Sri Lanka's government says it is lifting measures to restrict reporting of the island's civil war, just hours after news of the censorship emerged.
Troops and rebels have clashed regularly for months
The cabinet decided to withdraw the law because of the improved behaviour of the media, a government spokesman said.
He said the measures were imposed after inaccurate reporting of rebel attacks by some independent radio stations.
Fighting between troops and Tamil Tiger rebels seeking autonomy in the north and east has worsened in recent months.
The government's actions come after a Tamil Tiger attack on an Air Force base last week which left 14 security forces personnel dead and destroyed eight aircraft.

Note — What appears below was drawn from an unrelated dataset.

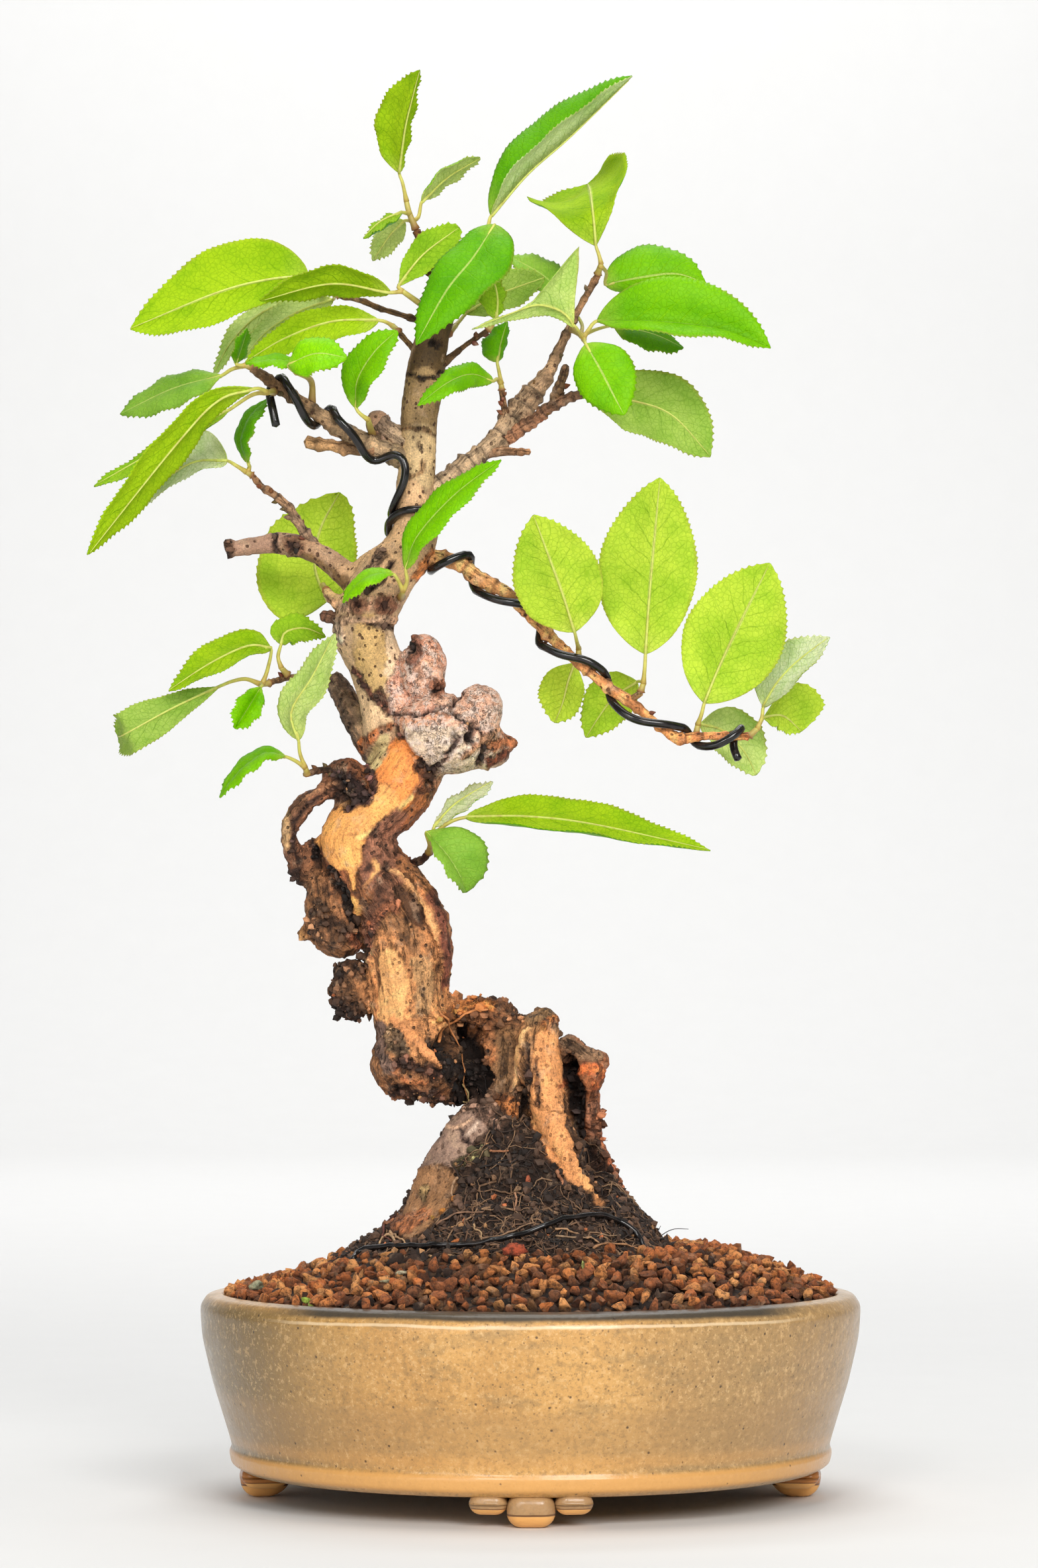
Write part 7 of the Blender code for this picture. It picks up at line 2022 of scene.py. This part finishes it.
# %% Litter on the soil and beads of clay caught in the roots: colour, half sizes in mm, place (column, row)
LITTER = (
    ((226, 214, 176), (2.6, 0.35, 0.7), (606, 1926)),
    ((206, 198, 156), (1.5, 0.35, 0.6), (584, 1938)),
    ((196, 226, 92), (1.2, 0.3, 0.9), (462, 1966)),
    ((214, 236, 120), (0.8, 0.3, 0.7), (472, 1974)),
    ((206, 214, 122), (0.5, 0.4, 0.9), (880, 1914)),
    ((190, 196, 158), (2.0, 1.2, 1.1), (388, 1944)),
    ((232, 148, 70), (0.6, 0.6, 1.0), (684, 1814)),
    ((240, 156, 72), (0.8, 0.6, 0.7), (668, 1832)),
    ((250, 186, 92), (0.6, 0.5, 0.7), (654, 1842)),
    ((212, 112, 74), (1.0, 0.8, 1.1), (798, 1786)),
    ((230, 134, 72), (1.4, 0.9, 0.7), (692, 1878)),
    ((214, 98, 62), (2.3, 1.2, 1.3), (776, 1892)),
    ((176, 128, 92), (0.9, 0.7, 0.7), (714, 1792)),
    ((170, 128, 94), (0.9, 0.7, 0.8), (744, 1782)),
    ((188, 146, 108), (1.0, 0.7, 0.9), (782, 1800)),
    ((150, 110, 80), (0.9, 0.7, 0.8), (860, 1798)),
)
draw = random.Random(67)
scraps = Build()
grain_surface = surface_of(grain_piece)
for tone, halves, (column, row) in LITTER:
    shape = grain_shape(draw)
    below = (first_hit(column, row + lower, grain_surface) for lower in range(0, 90, 3))
    rests = next(hit for hit in below if hit is not None)
    raised = (0.0, -0.6 * halves[1], 0.5 * halves[2])
    scraps.add(np.array(rests) + (shape * halves + raised) * MM, GRAIN_FACES, colour(*tone))
litter = scraps.object("soil_litter", [clay])
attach(litter, "root")
print(len(LITTER), "scraps of litter")

# %% [markdown]
# ## The pot
#
# A thrown stoneware pot with a rolled lip, a foot band and four cloud feet of three lobes. It is turned from
# its section like on a wheel, with a little waviness so that the glaze catches the light unevenly. The glaze
# is olive tan with fine speckles, thin and warm at the edges; painted shade darkens both flanks, and the
# middle of the lip has a painted dark band with a painted highlight line under it.

# %% The wall's section (radius, height in mm), down the outside, under and up inside
POT_SECTION = (
    (69.8, 46.0), (72.9, 45.4), (74.4, 43.0), (74.0, 36.0), (71.7, 25.8), (68.6, 16.2), (67.3, 11.9),
    (67.9, 10.4), (67.4, 8.0), (64.4, 6.2), (8.0, 6.2), (8.0, 12.0), (59.0, 12.0), (62.4, 14.4),
    (65.2, 24.0), (68.0, 40.0), (68.9, 45.2),
)
POT_TURNS = 200


def rounded_section(section, steps):
    """The section with its long spans divided and its corners eased."""
    points = np.array(section)
    closed = np.vstack([points, points[:1]])
    fine = []
    for a, b in zip(closed, closed[1:]):
        fine += [a + (b - a) * k / steps for k in range(steps)]
    fine = np.array(fine)
    for _ in range(2):
        fine = (np.roll(fine, 1, axis=0) + 2 * fine + np.roll(fine, -1, axis=0)) / 4
    return fine


section = rounded_section(POT_SECTION, 6)
print("section of", len(section), "points")

# %% Turned wall with the unevenness of hand work
turns = np.linspace(0.0, math.tau, POT_TURNS, endpoint=False)
pot_verts = []
for radius, height in section:
    wave = 0.12 * np.sin(2 * turns + 0.6) + 0.08 * np.sin(5 * turns + height * 0.05)
    spots_round = [Vector((2.2 * math.cos(t), 2.2 * math.sin(t), height * 0.06)) for t in turns]
    wave += np.array([noise.noise(spot) for spot in spots_round]) * 0.22
    reach = (radius + (wave - 0.25 if radius > 60 else 0.0)) * MM
    level = np.full(POT_TURNS, height * MM)
    pot_verts.append(np.column_stack([reach * np.cos(turns), reach * np.sin(turns), level]))
pot_verts = np.concatenate(pot_verts) + POT_AXIS
index = np.arange(len(pot_verts)).reshape(len(section), POT_TURNS)
after = np.roll(index, -1, axis=1)
below = np.roll(index, -1, axis=0)
below_after = np.roll(below, -1, axis=1)
pot_quads = np.stack([index, below, below_after, after], axis=-1).reshape(-1, 4).tolist()
pot_build = Build()
pot_build.add(pot_verts, pot_quads, (1, 1, 1))
print("wall of", len(pot_quads), "faces")


# %% Cloud feet: the half width of each lobe in mm, how high it ends, how far aside it stands
LOBES = ((5.15, 0.0, 0.0), (4.1, 2.7, -8.85), (4.1, 2.7, 8.85))
TOE_CIRCLE = 60.6


def toe(half_wide, lift, angle, sideways):
    """One lobe of a foot: a block that slants in under the pot, bevelled round."""
    body = bmesh.new()
    bmesh.ops.create_cube(body, size=2.0)
    for vert in body.verts:
        outside = vert.co.x > 0
        if vert.co.z > 0:
            radial, height = (65.8 if outside else 50.5), 7.4 * MM
        else:
            radial, height = (64.6 if outside else 56.6), lift
        vert.co = Vector((radial * MM, vert.co.y * half_wide, height))
    bmesh.ops.bevel(body, geom=list(body.edges), offset=0.62 * half_wide, segments=6, profile=0.5,
                    affect="EDGES")
    bmesh.ops.recalc_face_normals(body, faces=body.faces)
    turn = Matrix.Rotation(angle + sideways / (TOE_CIRCLE * MM), 3, "Z")
    bmesh.ops.rotate(body, matrix=turn, verts=body.verts)
    verts, faces = shape_of(body)
    return verts + POT_AXIS, faces


for k in range(4):
    angle = -math.pi / 2 + k * math.tau / 4
    for half_wide, lift, aside in LOBES:
        verts, faces = toe(half_wide * MM, lift * MM, angle, aside * MM)
        up_foot = (verts[:, 2] / MM - lift) / (3.2 if lift else 6.4)
        pot_build.add(verts, faces, np.column_stack([0 * up_foot, up_foot, 0 * up_foot + k % 2]))
print("pot:", pot_build.count, "vertices")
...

The emergency reporting measures were introduced on Monday in a public security ordinance, which the BBC and other media organisations saw only on Wednesday.
It is still not fully clear what persuaded the government to performed its apparent about-turn.
Government spokesman Lakshman Hulugalle told the BBC the regulations were drawn up on Monday in response to a report last week by a radio station of a suspected attack by Tamil Tiger rebels on a village in the far south.
The government said it was false and had created panic and withdrew the company's licences.
But Mr Hulugalle said monitoring of the media since had shown that reporters were behaving with more responsibility.
He said the cabinet had unanimously approved withdrawing the regulations and the decision would be made law within hours.
The measures, which remain in force until then, say it will be illegal to report material "which pertains to any proposed operations or military activity" by the security forces.
Details of "the proposed acquisition of arms, ammunition or other equipment, including aircraft or naval vessels by the armed forces or the police" were also not to be reported.
Those convicted of breaching the order faced being imprisoned for as long as five years and fined up to 5,000 rupees ($45).
Similar reporting restrictions were in place for three years up to May 2001.
In February 2002, the government and the Tamil Tigers agreed a ceasefire and held a number of rounds of peace talks.
The peace process broke down after the election of President Mahinda Rajapaksa in late 2005.
Clashes have intensified since then and the truce has long been dead in all but name.
Observers say the two sides now seem to be gearing up for a major confrontation in the north of the country.
Despite losing territory in the east earlier this year, the rebels still control a vast swathe of land in the north.